The nickel-piperazine/NO donor compound, Ni(PipNONO)Cl, belonging to the family of compounds labelled as “metal-nonoates”, due to its promising vasodilating activity, has been considered as a potential drug candidate in anti-hypertensive therapy.
Drug efficacy has been evaluated in spontaneously hypertensive rats (SHR) in comparison with normotensive animals (C57BL/6 mice and WKY rats). In normotensive animals the metal-nonoate maintained blood pressure at basal level both following acute administration and after 30 days of treatment. In SHR, Ni(PipNONO)Cl reduced blood pressure in the dose range of 3–10 mg/kg. When compared with a commercial NONOate, DETA/NO, used at the same doses, Ni(PipNONO)Cl was more active in reducing blood pressure in SHR than DETA/NO in the first two weeks, while the effect of the two molecules was similar in the third and fourth week. The degradation and control compound Ni(Pip)Cl2 had no effect on blood pressure and heart rate in same animal models. Remarkably, the blood pressure reduction induced by the new NO-donor Ni(PipNONO)Cl does not evoke changes in the heart rate and tolerance. Considering the mechanisms of vascular protection, 30 days of administration of Ni(PipNONO)Cl improved endothelial function in SHR by upregulating endothelial NO synthase (eNOS) through increased eNOS protein levels and downregulated Caveolin-1 (Cav-1), and by increasing superoxide dismutase 1 (SOD1) protein level in aortae.

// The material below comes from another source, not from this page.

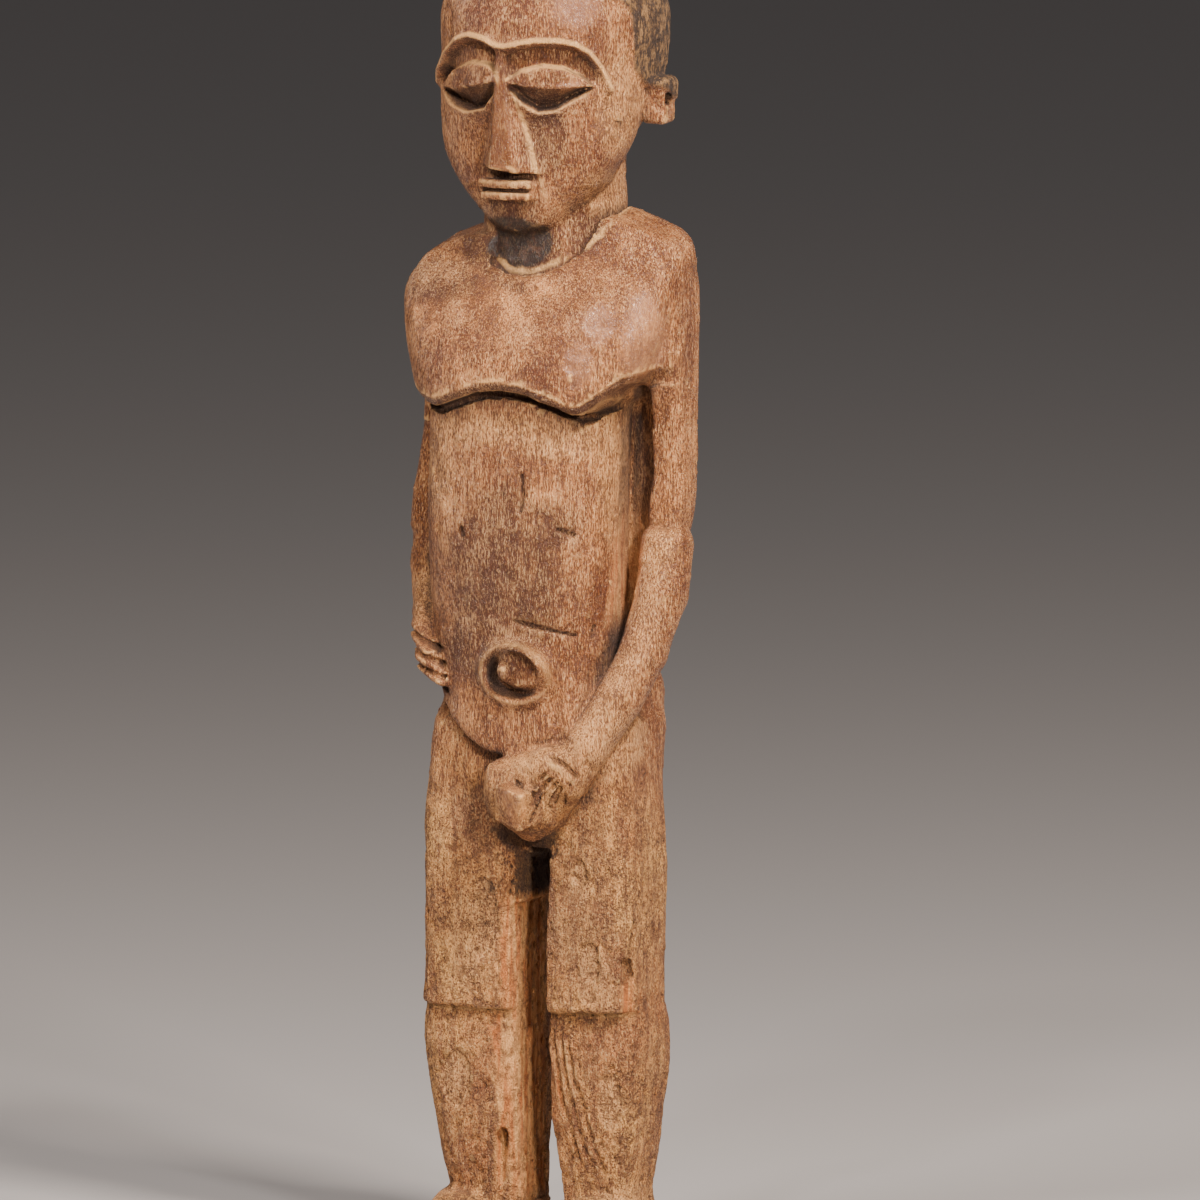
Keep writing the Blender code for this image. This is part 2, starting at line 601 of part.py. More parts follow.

In cultured endothelial cells Ni(PipNONO)Cl restored the cell functions (cytoskeletal protein expression, migration and proliferation) altered by the inflammatory mediator interleukin-1β (IL-1β), impairing the endothelial to mesenchimal transition.
In conclusion, Ni(PipNONO)Cl maintained unaltered blood pressure in normotensive mice and rats, and it exerted anti-hypertensive effect in SHR through the restoration of vascular endothelial protective functions.